In the arts world, she said, disabled people were still being sidelined, despite the Paralympics. “We want to see more disabled people in mainstream productions. We still do not see that. We are still not seeing that equality.
“I think we need to get a bit more political in our art. It is not a time to be quiet.”
The disabled writer and performer Penny Pepper said: “I hold the Paralympic athletes in the greatest respect, I am thrilled to see them on telly.”
But she said Paralympic sport was about individuals at the top of their own sport, and their experiences had no relevance to those of other disabled people.
Jaspal Dhani, former chief executive of the UK Disabled People’s Council, said: “I don’t believe things have changed.
“The only people it has probably changed for are the top elite athletes. For disabled people as a whole I can’t see where the change is, I really can’t.

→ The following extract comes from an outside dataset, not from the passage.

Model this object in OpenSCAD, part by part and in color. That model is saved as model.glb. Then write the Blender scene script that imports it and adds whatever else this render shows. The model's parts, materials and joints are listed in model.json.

“I can’t find any evidence of anything that as a result of the Paralympics that is actually better in any meaningful way, which has actually improved the life chances of disabled people.
“When you look at the bigger picture, around independent living and the rights of disabled people, that landscape hasn’t changed at all.”
Meanwhile, One Year On, a new review sponsored by Accentuate – which aims to create a “cultural shift” in attitudes towards disability in the wake of London 2012 – has concluded that London 2012 failed most disabled people.
The report, written by thinktank Demos, discusses the concerns of some of the leading disabled cultural figures who took part in an Accentuate symposium in Brighton in July.
It suggests that “the ‘one per cent’ of disabled artists whose work was commissioned as part of the Cultural Olympiad received a huge boost as a result, but the silent majority of disabled people have seen far less benefit”.
The report marks the start of an in-depth study by Accentuate aimed at understanding why so few disabled people are employed in the cultural sector, and what stops disabled people engaging in the arts more generally.